## What to produce:
Using the data below, repeat all of it precisely.

::::

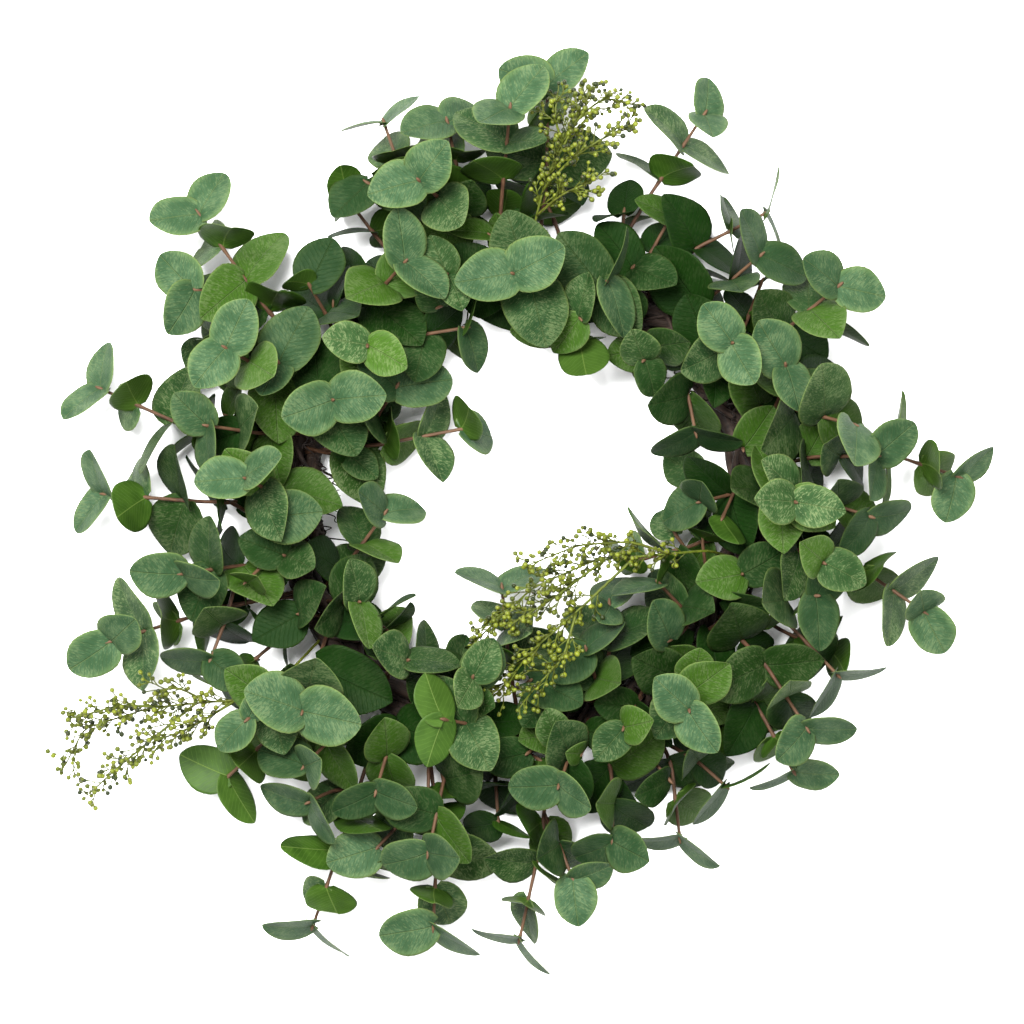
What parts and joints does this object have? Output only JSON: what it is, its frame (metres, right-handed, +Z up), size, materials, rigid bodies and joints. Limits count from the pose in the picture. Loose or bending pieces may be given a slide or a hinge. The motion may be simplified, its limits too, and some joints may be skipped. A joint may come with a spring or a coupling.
{
  "type": "eucalyptus wreath",
  "caption": "Round wreath of fresh round-leaved eucalyptus sprigs and seeded berry sprays fanned round a ring of twisted vines, lying on its back.",
  "frame": {"origin": "middle of the wreath's outline, on the surface it lies on", "axes": "+Z up from the surface to the face that shows, +Y to the top of the wreath as it hangs"},
  "size_m": [0.6099, 0.6096, 0.1183],
  "materials": {
    "vine": "rough dark bark",
    "leaf": "matt waxy leaf",
    "berry": "satin seed capsule"
  },
  "bodies": {
    "root": {"berry_spray_centre": "berry", "berry_spray_left": "berry", "berry_spray_top": "berry", "sprig_01": "leaf", "sprig_02": "leaf", "sprig_03": "leaf", "sprig_04": "leaf", "sprig_05": "leaf", "sprig_06": "leaf", "sprig_07": "leaf", "sprig_08": "leaf", "sprig_09": "leaf", "sprig_10": "leaf", "sprig_11": "leaf", "sprig_12": "leaf", "sprig_13": "leaf", "sprig_14": "leaf", "sprig_15": "leaf", "sprig_16": "leaf", "sprig_17": "leaf", "sprig_18": "leaf", "sprig_19": "leaf", "sprig_20": "leaf", "sprig_21": "leaf", "sprig_22": "leaf", "sprig_23": "leaf", "sprig_24": "leaf", "sprig_25": "leaf", "sprig_26": "leaf", "sprig_27": "leaf", "sprig_28": "leaf", "sprig_29": "leaf", "sprig_30": "leaf", "sprig_31": "leaf", "sprig_32": "leaf", "sprig_33": "leaf", "sprig_34": "leaf", "sprig_35": "leaf", "sprig_36": "leaf", "sprig_37": "leaf", "sprig_38": "leaf", "sprig_39": "leaf", "sprig_40": "leaf", "sprig_41": "leaf", "sprig_42": "leaf", "sprig_43": "leaf", "sprig_44": "leaf", "sprig_45": "leaf", "sprig_46": "leaf", "sprig_47": "leaf", "sprig_48": "leaf", "sprig_49": "leaf", "sprig_50": "leaf", "sprig_51": "leaf", "sprig_52": "leaf", "sprig_53": "leaf", "sprig_54": "leaf", "sprig_55": "leaf", "vine_ring": "vine"}
  },
  "joints": []
}
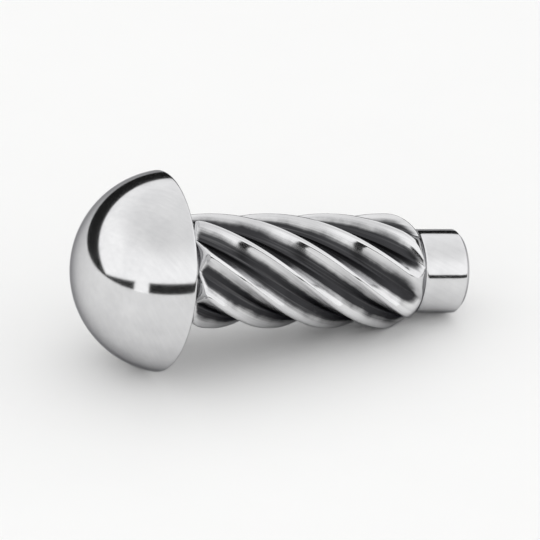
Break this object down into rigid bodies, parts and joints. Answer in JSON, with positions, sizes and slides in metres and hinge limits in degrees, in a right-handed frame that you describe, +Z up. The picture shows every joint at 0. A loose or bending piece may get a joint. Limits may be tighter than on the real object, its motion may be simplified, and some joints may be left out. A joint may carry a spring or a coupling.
{
  "type": "hammer drive screw",
  "caption": "Round-head hammer drive screw with steep helical ridges on the shank and a plain pilot, lying on its side.",
  "frame": {"origin": "middle of the bottom of the screw as it lies at rest, on the floor", "axes": "+X from the head towards the tip, level with the floor; +Z up. The screw's own axis dips 10.3 degrees towards the tip."},
  "size_m": [0.0162, 0.008, 0.0079],
  "materials": {
    "bright_steel": "bright, polished on the head and the ridges"
  },
  "bodies": {
    "root": {"drive_screw": "bright_steel"}
  },
  "joints": []
}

::::

## The solution:
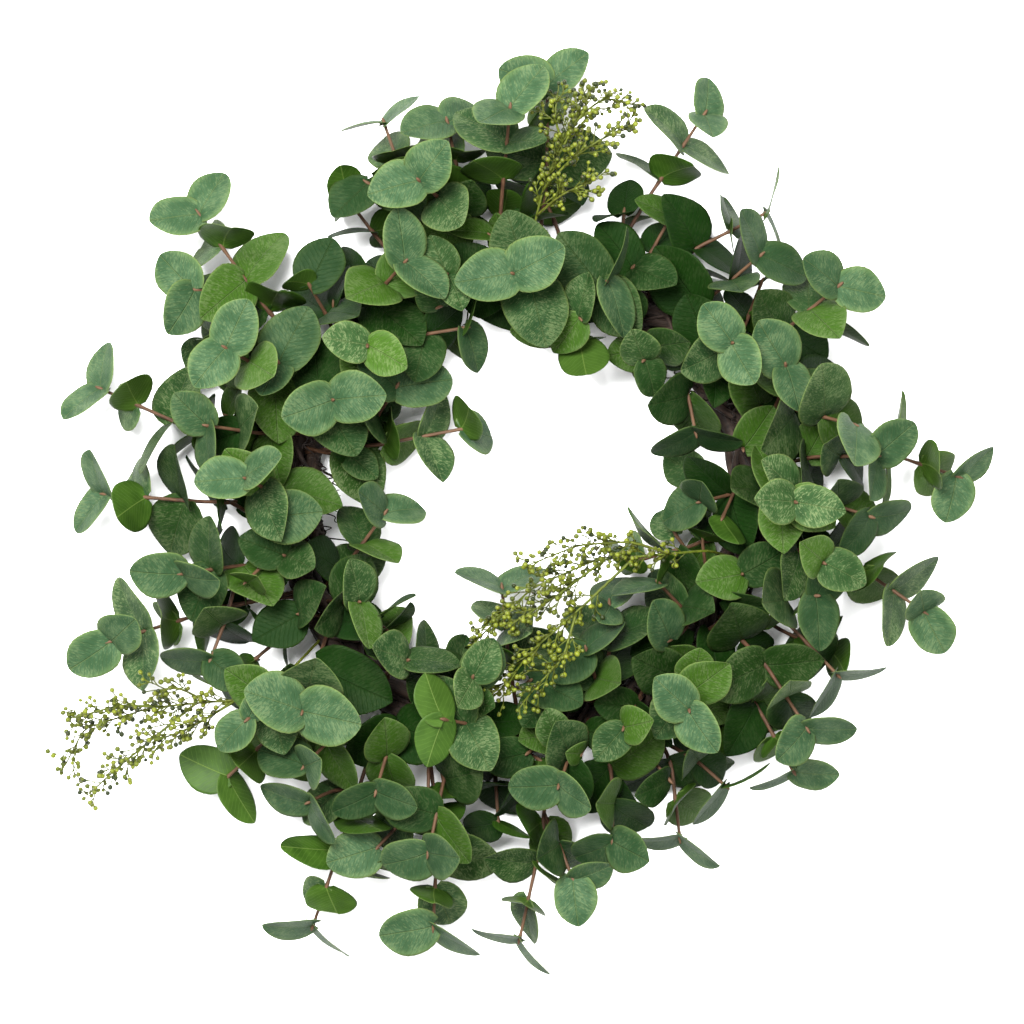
What parts and joints does this object have? Output only JSON: what it is, its frame (metres, right-handed, +Z up), size, materials, rigid bodies and joints. Limits count from the pose in the picture. Loose or bending pieces may be given a slide or a hinge. The motion may be simplified, its limits too, and some joints may be skipped. A joint may come with a spring or a coupling.
{
  "type": "eucalyptus wreath",
  "caption": "Round wreath of fresh round-leaved eucalyptus sprigs and seeded berry sprays fanned round a ring of twisted vines, lying on its back.",
  "frame": {"origin": "middle of the wreath's outline, on the surface it lies on", "axes": "+Z up from the surface to the face that shows, +Y to the top of the wreath as it hangs"},
  "size_m": [0.6099, 0.6096, 0.1183],
  "materials": {
    "vine": "rough dark bark",
    "leaf": "matt waxy leaf",
    "berry": "satin seed capsule"
  },
  "bodies": {
    "root": {"berry_spray_centre": "berry", "berry_spray_left": "berry", "berry_spray_top": "berry", "sprig_01": "leaf", "sprig_02": "leaf", "sprig_03": "leaf", "sprig_04": "leaf", "sprig_05": "leaf", "sprig_06": "leaf", "sprig_07": "leaf", "sprig_08": "leaf", "sprig_09": "leaf", "sprig_10": "leaf", "sprig_11": "leaf", "sprig_12": "leaf", "sprig_13": "leaf", "sprig_14": "leaf", "sprig_15": "leaf", "sprig_16": "leaf", "sprig_17": "leaf", "sprig_18": "leaf", "sprig_19": "leaf", "sprig_20": "leaf", "sprig_21": "leaf", "sprig_22": "leaf", "sprig_23": "leaf", "sprig_24": "leaf", "sprig_25": "leaf", "sprig_26": "leaf", "sprig_27": "leaf", "sprig_28": "leaf", "sprig_29": "leaf", "sprig_30": "leaf", "sprig_31": "leaf", "sprig_32": "leaf", "sprig_33": "leaf", "sprig_34": "leaf", "sprig_35": "leaf", "sprig_36": "leaf", "sprig_37": "leaf", "sprig_38": "leaf", "sprig_39": "leaf", "sprig_40": "leaf", "sprig_41": "leaf", "sprig_42": "leaf", "sprig_43": "leaf", "sprig_44": "leaf", "sprig_45": "leaf", "sprig_46": "leaf", "sprig_47": "leaf", "sprig_48": "leaf", "sprig_49": "leaf", "sprig_50": "leaf", "sprig_51": "leaf", "sprig_52": "leaf", "sprig_53": "leaf", "sprig_54": "leaf", "sprig_55": "leaf", "vine_ring": "vine"}
  },
  "joints": []
}
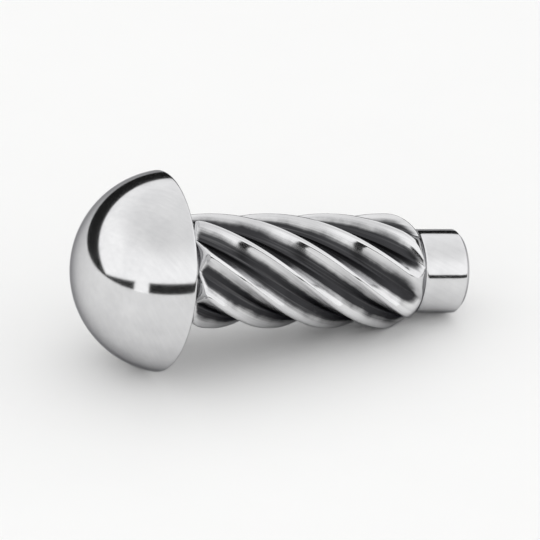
Break this object down into rigid bodies, parts and joints. Answer in JSON, with positions, sizes and slides in metres and hinge limits in degrees, in a right-handed frame that you describe, +Z up. The picture shows every joint at 0. A loose or bending piece may get a joint. Limits may be tighter than on the real object, its motion may be simplified, and some joints may be left out. A joint may carry a spring or a coupling.
{
  "type": "hammer drive screw",
  "caption": "Round-head hammer drive screw with steep helical ridges on the shank and a plain pilot, lying on its side.",
  "frame": {"origin": "middle of the bottom of the screw as it lies at rest, on the floor", "axes": "+X from the head towards the tip, level with the floor; +Z up. The screw's own axis dips 10.3 degrees towards the tip."},
  "size_m": [0.0162, 0.008, 0.0079],
  "materials": {
    "bright_steel": "bright, polished on the head and the ridges"
  },
  "bodies": {
    "root": {"drive_screw": "bright_steel"}
  },
  "joints": []
}